Kubernetes is an open-source project that supports Windows Server containers on Windows Server starting with Kubernetes 1.14. For more information, see Intro to Windows support in Kubernetes and Support Functionality and Limitations. For further guidance, see Kubernetes on Windows.
For any issues and questions related to Kubernetes, see Reporting Issues and Feature Requests.
Microsoft only provides support for Windows nodes participating in a Kubernetes cluster.
Microsoft doesn't provide support for the following items:
- Setting up and configuring Linux nodes
- Kubernetes binaries
- Linux containers
- Kubernetes plug-ins
Any question or issue related to non-supported items should be addressed to relevant GitHub communities.

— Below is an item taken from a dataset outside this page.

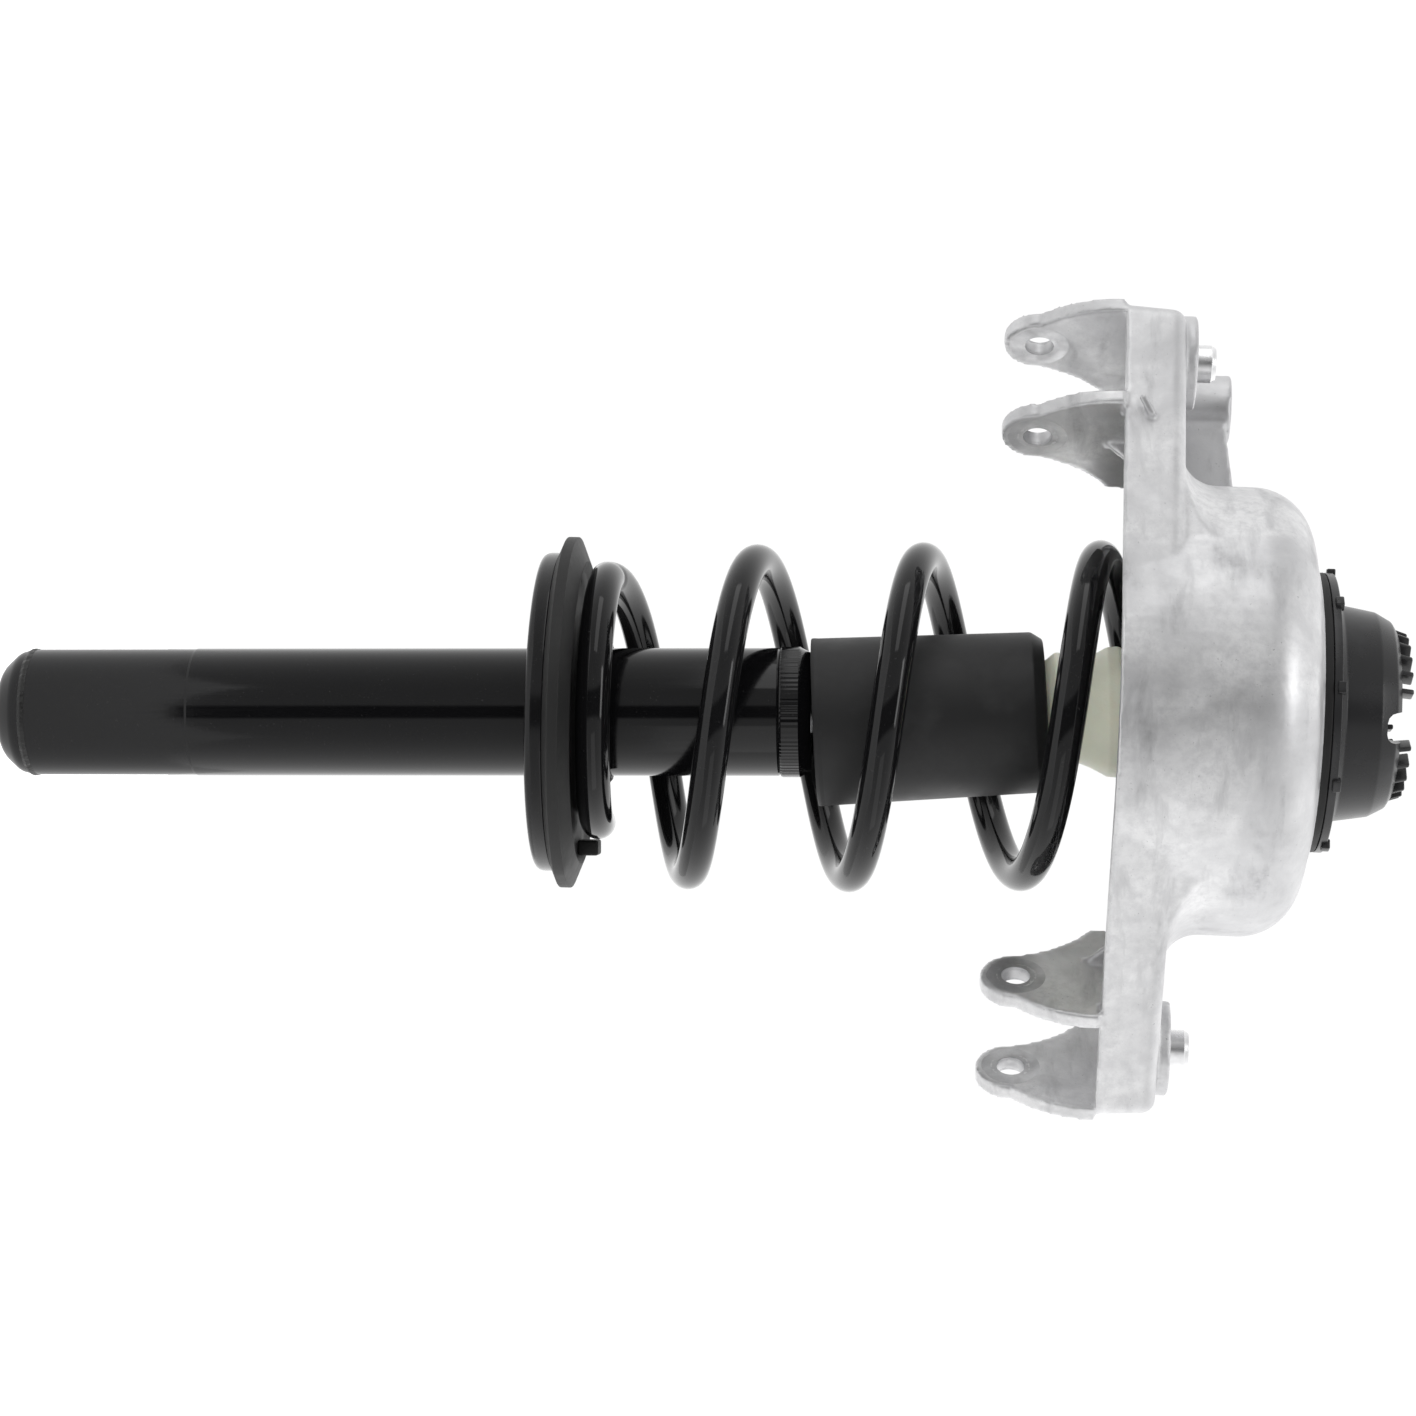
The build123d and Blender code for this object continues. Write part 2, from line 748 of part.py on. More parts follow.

Azure Service Fabric is Microsoft's container orchestrator to deploy microservices across a cluster of machines. It is fully supported by Azure. All issues and questions should be directed to Azure support using "Help + support" in the Azure portal. For more information, see Introducing the Service Fabric cluster resource manager and Service Fabric and containers.
Azure Kubernetes Service on Azure Stack HCI (AKS-HCI) is an on-premises implementation of the popular Azure Kubernetes Service (AKS) orchestrator, which automatically runs containerized applications at scale.
Microsoft provides end-to-end support for Azure Kubernetes Service on Azure Stack HCI except for the following items:
- Customer application code
- Any non-in-box system services or drivers in the container or container host
- Container base images that aren't supported by Microsoft (such as Nginx) or container base images that aren't listed in the supported add-ons list
Moby is an open-source project intended for engineers, integrators and enthusiasts looking to modify, hack, fix, experiment, invent, and build systems based on containers. For more information, see the Moby project on GitHub.
Microsoft doesn't provide support for Moby in a stand-a-lone environment (a single-node container host running Windows Server). All questions and issues should be raised in the Moby project on GitHub.